Neste início de República, a Constituição Federal e Estadual
deixaram margem para que os municípios tivessem a liberdade de regular sua
forma interna de organização, de acordo com seu “peculiar interesse”. Contudo
isso não se deu sem ameaças à autonomia dos municípios, sem disputas de forças,
sem que cada esfera do governo pretendesse exercer sua influência política para
atingir seus interesses.
Com relação à cidadania, e um importante ponto a ser
destacado é a importância dada à educação pela República, e conseqüentemente
pelos republicanos santistas. Esta era compreendida como meio para a criação da
consciência de participação na vida política do povo, ou seja, para o exercício
da cidadania.
Muitos políticos do início da República tiveram participação
direta na melhoria da educação da cidade.
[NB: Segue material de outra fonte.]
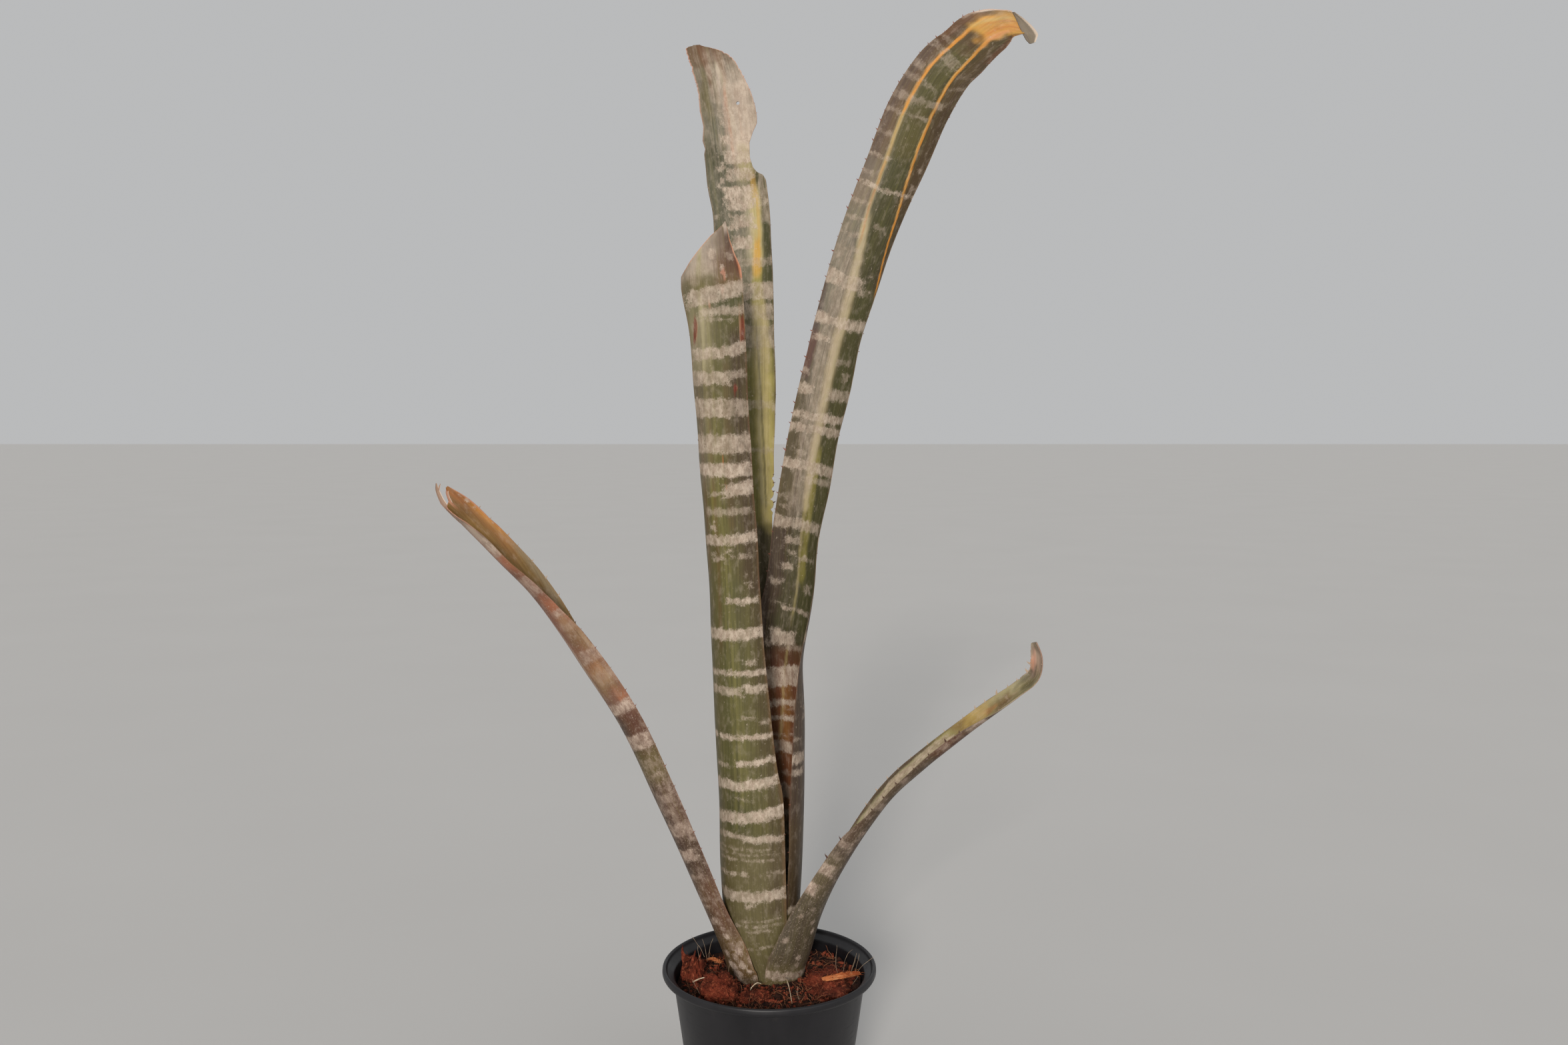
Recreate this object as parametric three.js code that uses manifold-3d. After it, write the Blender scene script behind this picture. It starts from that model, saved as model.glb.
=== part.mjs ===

É de se notar a atuação, por exemplo,
de Antônio Manuel Fernandes, vereador e jornalista, que fundou a Escola do Povo
em Santos para educação popular; Raymundo Sóter de Araújo, que foi inspetor literário
e vice-presidente da Sociedade Auxiliadora da Instrução; Manuel Maria Tourinho,
que também foi Inspetor Literário; e Adolfo Porchat de Assis, considerado o
“pai da instrução” por sua atuação pela educação santista, diretor da Academia
de Comércio de Santos por quase 40 anos e como professor do Liceu Feminino, por
exemplo.
Podemos citar ainda o caso de Raymundo Sóter de Araújo,
Silvério Fontes e Carlos de Escobar, fundadores do jornal a Questão Social e do
Centro Socialista de Santos, um dos primeiros que se tem notícia no país. Todos
os três atuaram como Inspetores Literários, participaram na criação de escolas
ou foram professores, ao mesmo tempo em que exerciam cargos políticos ou
profissionais.
[1]No
ano de 1892 há pelo menos 11 pedidos para construção de trapiches. Cf. Fundo
Intendência Municipal de Santos
[2]A importância dos
estrangeiros é notada quando vemos na página 144 do recenseamento de 1913 que
no total de 38730 trabalhadores os portugueses eram 14985, e entre os 9161
empregados no comércio 1300 são portugueses.